E certifica: “È messa a repentaglio non solo la prospettiva europea turca, ma anche il senso della sua presenza all’interno della Nato, che a questo punto diventa minacciosa non solo per la Grecia ma anche per l’Italia”.

Invece secondo il vicedirettore del Tg1 Gennaro Sangiuliano, autore per Mondadori di “Putin. Vita di uno zar” e “Trump. Vita di un presidente contro tutti”, la presenza turca nella Nato oggi ha ancora senso, “perché senza Ankara il quadro sarebbe credo peggiore, in quanto oggi almeno si mantiene un rapporto con le alte sfere militari del paese: un flebile filo di speranza che qualcosa in quel paese possa cambiare”. In quel caso “la consegneremmo ad un altro scenario come potenza militare regionale tipo l’Iran”. Per cui sarebbe “un errore farla uscita dalla Nato ma un errore sarebbe anche farla entrare nell’Ue”.

OTTOMANESIMO

La politica ottomana del seicento, che tanta paura incuteva all’Europa intera, secondo Mauro è utile per capire cosa sta accadendo. “Oggi si stanno ripresentando sullo scenario condizioni analoghe: la Turchia combatte anche una sua battaglia per la leadership a cavallo tra la macro area mediterranea e quella mediorientale. E in quello scenario è leader della Fratellanza Musulmana, in naturale contrapposizione sia con l’universo sciita dell’Iran, sia con il mondo sunnita di ispirazione salafita dell’Arabia Saudita.

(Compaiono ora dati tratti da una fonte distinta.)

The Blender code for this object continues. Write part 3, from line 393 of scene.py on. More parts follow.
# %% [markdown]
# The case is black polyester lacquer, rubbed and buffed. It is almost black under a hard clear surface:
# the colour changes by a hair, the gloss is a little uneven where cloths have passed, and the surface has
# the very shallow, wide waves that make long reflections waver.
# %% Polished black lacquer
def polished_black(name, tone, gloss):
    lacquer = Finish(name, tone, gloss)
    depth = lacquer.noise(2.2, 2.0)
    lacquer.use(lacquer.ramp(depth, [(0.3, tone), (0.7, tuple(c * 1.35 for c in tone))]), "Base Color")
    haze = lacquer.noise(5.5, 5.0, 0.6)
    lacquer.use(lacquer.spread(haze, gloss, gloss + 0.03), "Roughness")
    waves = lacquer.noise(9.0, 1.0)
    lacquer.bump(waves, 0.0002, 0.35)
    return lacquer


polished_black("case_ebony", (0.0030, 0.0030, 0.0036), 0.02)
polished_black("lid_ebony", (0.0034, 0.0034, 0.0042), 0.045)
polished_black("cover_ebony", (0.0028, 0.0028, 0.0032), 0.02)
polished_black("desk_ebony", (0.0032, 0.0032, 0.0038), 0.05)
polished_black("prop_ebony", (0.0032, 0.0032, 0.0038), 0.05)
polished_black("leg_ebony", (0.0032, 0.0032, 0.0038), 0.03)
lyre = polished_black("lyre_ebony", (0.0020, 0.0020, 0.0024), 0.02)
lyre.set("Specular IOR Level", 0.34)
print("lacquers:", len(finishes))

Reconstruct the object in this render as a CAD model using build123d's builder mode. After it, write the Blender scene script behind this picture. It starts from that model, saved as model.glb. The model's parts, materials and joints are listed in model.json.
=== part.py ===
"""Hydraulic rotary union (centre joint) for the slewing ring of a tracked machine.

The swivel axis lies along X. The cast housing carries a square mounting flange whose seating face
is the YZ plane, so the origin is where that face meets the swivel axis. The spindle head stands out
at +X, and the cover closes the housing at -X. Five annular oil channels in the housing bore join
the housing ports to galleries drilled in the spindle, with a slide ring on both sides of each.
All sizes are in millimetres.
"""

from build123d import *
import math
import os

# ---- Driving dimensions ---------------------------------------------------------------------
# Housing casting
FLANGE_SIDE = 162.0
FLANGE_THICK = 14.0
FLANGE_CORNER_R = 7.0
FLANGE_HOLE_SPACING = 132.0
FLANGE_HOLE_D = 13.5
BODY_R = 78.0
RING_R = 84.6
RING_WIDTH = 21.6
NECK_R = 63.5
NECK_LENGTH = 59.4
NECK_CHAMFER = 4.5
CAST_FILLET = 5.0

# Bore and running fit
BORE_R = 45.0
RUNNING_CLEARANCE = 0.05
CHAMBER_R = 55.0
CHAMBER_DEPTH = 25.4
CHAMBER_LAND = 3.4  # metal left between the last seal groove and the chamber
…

Tale leadership nei rapporti con paesi come Egitto, Tunisia e Libia ragiona non come Turchia kemalista campione di modernità, ma come Turchia che quelle regioni governava direttamente grazie alla mano ottomana”.

Per cui, aggiunge l’ex vicepresidente del Parlamento Europeo, è chiaro che se le condizioni sono queste, “il problema dell’Europa incapace di reagire altro non è che l’espressione di quale difficoltà viva oggi il progetto Ue e quanto spazio lascino Germania e Francia al gigante turco, senza contare l’atteggiamento tradizionalmente di indifferenza tenuto da Londra”.

ASPETTATIVE E POLICIES

Secondo Sangiuliano “l’Eni è una grande realtà economica globale, il frutto dell’eccellenza italiana, figlia di quella straordinaria intuizione di Enrico Mattei: la politica italiana di oggi è inadeguata rispetto a quella grandezza: insomma l’Italia non merita l’Eni”. E osserva che si è detto da più parti che sarebbero dovute prevalere le ragioni delle real politik rispetto a quelle ideologiche sui diritti umani o sui curdi. “Ma il presidente proprio sulla real politik ci ha presi a schiaffi”.

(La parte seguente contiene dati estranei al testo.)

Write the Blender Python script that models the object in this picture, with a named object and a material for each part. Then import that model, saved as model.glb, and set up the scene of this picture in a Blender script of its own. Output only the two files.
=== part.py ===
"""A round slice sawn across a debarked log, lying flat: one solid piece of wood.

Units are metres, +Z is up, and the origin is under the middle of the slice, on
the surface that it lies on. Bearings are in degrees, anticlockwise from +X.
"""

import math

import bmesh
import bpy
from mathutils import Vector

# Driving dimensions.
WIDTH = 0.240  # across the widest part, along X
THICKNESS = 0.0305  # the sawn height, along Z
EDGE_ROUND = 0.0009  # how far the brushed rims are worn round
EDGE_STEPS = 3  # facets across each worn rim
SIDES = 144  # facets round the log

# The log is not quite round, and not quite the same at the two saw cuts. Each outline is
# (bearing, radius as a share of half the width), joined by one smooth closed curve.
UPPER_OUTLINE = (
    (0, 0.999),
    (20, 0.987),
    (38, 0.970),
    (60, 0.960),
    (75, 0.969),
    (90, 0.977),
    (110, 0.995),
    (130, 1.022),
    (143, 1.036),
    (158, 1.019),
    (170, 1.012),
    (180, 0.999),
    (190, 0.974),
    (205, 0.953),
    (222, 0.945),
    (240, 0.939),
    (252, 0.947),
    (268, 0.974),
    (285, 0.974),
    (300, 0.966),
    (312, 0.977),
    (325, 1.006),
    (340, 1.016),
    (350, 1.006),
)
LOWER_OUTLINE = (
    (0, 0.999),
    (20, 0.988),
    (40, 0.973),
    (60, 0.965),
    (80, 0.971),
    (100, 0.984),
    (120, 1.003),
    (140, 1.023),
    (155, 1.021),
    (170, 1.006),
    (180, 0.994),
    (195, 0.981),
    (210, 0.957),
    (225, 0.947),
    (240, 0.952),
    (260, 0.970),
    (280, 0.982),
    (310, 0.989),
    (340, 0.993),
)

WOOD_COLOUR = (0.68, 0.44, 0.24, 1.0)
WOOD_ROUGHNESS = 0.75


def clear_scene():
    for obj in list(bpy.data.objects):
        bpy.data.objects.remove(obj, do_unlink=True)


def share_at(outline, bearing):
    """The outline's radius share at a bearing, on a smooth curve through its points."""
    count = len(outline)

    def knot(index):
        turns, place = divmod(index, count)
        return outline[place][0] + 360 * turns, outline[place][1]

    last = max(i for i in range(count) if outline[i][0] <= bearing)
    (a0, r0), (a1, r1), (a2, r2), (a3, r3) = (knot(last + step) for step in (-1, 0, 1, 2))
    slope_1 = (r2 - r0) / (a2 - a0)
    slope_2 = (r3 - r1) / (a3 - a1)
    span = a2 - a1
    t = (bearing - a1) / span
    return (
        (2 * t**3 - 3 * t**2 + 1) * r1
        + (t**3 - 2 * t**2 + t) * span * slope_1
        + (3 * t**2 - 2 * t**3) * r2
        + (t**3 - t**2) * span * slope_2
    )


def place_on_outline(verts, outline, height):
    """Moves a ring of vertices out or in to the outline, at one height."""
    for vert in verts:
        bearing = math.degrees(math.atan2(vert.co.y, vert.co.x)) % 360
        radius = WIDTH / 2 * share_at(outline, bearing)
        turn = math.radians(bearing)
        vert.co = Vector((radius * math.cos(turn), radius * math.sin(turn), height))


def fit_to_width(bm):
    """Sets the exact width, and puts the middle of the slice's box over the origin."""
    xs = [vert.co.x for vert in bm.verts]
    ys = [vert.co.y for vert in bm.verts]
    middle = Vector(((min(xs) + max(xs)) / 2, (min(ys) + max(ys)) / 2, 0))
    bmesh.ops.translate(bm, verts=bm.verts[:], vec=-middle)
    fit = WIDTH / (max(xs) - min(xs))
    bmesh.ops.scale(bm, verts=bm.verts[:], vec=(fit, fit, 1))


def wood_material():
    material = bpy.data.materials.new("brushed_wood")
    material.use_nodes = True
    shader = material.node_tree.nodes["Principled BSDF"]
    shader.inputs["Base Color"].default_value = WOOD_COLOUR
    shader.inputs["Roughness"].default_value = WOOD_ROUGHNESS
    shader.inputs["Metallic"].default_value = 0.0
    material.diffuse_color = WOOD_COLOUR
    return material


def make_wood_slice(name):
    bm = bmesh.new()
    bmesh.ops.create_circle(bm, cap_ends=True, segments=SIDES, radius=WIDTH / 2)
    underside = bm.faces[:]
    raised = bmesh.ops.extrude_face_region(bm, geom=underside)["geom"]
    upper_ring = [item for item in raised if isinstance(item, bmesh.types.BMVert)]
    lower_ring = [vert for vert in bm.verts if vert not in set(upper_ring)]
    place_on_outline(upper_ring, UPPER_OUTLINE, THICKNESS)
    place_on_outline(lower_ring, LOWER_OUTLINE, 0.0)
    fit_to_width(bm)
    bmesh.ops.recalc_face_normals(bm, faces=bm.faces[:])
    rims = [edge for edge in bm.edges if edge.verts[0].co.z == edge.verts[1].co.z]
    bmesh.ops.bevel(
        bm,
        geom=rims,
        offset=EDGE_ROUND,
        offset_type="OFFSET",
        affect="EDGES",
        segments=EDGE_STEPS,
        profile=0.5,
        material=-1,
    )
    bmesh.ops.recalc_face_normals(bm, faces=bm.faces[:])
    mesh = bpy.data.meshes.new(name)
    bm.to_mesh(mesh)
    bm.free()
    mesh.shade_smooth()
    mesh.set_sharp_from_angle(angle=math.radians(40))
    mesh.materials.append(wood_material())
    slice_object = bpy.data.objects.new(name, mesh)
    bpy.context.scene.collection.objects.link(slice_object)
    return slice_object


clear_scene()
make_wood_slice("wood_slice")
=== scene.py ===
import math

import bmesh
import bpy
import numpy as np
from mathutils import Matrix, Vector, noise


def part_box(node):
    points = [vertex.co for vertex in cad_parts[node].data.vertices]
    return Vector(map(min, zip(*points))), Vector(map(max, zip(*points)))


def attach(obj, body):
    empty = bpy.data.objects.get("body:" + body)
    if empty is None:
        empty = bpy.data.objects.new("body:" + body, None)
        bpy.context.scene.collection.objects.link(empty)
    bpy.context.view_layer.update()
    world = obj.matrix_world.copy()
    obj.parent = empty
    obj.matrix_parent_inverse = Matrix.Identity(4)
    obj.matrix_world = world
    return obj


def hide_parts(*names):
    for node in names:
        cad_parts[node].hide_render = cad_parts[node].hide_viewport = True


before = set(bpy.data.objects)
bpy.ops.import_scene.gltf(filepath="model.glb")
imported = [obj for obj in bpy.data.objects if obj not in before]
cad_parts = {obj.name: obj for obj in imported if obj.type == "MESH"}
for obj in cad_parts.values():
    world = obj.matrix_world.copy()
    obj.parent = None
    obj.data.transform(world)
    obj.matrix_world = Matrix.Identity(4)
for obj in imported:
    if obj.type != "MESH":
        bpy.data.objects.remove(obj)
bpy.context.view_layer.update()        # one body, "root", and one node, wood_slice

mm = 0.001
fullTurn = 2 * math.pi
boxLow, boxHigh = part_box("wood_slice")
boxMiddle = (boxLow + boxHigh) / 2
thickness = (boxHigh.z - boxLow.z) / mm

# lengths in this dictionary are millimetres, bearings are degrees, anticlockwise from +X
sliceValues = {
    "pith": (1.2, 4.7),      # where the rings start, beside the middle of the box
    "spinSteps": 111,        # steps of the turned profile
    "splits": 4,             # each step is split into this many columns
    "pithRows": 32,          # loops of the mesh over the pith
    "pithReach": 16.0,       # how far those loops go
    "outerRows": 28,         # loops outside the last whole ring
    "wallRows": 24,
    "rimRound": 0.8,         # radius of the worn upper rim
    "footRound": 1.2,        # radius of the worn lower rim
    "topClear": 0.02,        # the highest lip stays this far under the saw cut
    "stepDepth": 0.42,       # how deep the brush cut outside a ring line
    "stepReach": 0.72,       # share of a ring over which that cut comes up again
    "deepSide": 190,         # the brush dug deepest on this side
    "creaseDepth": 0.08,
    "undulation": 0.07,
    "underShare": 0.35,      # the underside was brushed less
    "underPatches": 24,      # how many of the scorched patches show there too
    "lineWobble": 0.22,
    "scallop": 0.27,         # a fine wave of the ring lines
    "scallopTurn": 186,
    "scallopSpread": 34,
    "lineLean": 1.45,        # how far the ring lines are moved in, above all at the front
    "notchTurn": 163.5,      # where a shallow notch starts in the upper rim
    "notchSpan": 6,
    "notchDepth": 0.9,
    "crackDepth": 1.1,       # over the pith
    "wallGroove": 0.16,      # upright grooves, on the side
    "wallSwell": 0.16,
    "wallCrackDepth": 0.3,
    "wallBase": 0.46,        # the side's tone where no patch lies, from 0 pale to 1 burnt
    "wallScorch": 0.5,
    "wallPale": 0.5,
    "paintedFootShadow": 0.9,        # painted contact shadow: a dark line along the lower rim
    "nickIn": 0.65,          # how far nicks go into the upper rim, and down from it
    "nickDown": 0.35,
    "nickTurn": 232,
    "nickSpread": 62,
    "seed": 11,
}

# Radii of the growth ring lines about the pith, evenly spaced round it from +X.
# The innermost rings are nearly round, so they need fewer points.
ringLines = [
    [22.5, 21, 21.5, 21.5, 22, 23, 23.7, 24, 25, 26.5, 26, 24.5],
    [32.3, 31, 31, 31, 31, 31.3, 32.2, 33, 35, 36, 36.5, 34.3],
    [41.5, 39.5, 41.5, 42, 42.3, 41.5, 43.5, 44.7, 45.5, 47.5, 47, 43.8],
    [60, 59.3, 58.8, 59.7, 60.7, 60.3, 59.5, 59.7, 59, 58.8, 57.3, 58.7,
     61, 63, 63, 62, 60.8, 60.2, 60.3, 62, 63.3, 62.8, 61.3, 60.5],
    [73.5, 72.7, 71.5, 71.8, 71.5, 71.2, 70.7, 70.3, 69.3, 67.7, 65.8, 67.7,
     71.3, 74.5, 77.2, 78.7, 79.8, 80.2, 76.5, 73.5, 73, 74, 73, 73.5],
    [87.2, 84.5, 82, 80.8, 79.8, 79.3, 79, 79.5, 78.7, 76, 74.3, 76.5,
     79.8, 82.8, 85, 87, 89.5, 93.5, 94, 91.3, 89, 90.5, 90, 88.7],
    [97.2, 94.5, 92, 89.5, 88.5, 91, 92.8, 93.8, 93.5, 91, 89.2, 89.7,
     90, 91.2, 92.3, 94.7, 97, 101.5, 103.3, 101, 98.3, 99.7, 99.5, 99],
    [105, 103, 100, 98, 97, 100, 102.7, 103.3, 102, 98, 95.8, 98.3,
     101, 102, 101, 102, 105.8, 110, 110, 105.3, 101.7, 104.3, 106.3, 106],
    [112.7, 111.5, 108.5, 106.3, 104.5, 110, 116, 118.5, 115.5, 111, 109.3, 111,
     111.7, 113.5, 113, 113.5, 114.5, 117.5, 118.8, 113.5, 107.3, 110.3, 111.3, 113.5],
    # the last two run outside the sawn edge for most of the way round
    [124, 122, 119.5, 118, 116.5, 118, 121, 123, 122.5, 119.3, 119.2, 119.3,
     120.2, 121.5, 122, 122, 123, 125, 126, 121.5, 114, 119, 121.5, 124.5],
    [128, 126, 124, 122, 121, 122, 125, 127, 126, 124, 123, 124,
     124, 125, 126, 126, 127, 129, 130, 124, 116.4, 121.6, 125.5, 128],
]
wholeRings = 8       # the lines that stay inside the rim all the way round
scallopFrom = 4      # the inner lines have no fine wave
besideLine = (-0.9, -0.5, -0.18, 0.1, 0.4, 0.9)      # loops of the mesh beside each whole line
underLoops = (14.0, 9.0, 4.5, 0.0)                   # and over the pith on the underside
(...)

Sangiuliano considera la Turchia un caso di regressione storica: “Grazie ad Ataturk si era aperta ad una modernizzazione che è stata inficiata con Erdogan. Del resto in Occidente commettiamo un grosso errore: confondiamo Istanbul con la Turchia, mentre invece è solo un’eccezione”. E certifica che la politica estera italiana non presenta quel peso specifico adatto alle aspirazioni industriali del nostro Paese.

QUANTO PERDIAMO?

“Riguardo a Zohr – aggiunge il prof. Parsi – al momento è un versante protetto, e al netto delle nostre relazioni con l’Egitto. Lì sono i turchi e gli israeliani ad avere un problema rispetto a noi. Ovvero dove va a finire il gas che intendono estrarre. Per cui in questo momento mantenere buone relazioni con l’Egitto per noi è purtroppo un vincolo necessario. E dico purtroppo perché il caso Regeni è ancora aperto”. Dovremo inviare le nostre navi a scortare pezzi dell’Eni da domani? “Se necessario sì, – aggiunge – perché le rivendicazioni turche sono al di là delle acque territoriali”.

COSA È MANCATO?

Il senatore Mauro si dice meravigliato che non ci siano stati due passaggi essenziali: la convocazione del Consiglio Supremo di Difesa da parte del Presidente della Repubblica, perché in quella occasione “sono richiamati ad una valutazione congiunta il ministro dello sviluppo, quello degli esteri e della difesa (i tre soggetti che oggi devono espriersi sull’enormità della provocazione di Erdogan)”. E l’accompagnamento istantaneo della nave dell’Eni da parte di unità della Marina Militare italiana in acque cipriote, “quindi europee e che fanno riferimento all’unica entità riconosciuta dalla comunità interazionale, ovvero lo stato di Cipro membro dell’Ue, al fine di espriere la legittima tutela dei nostri interessi energetici”.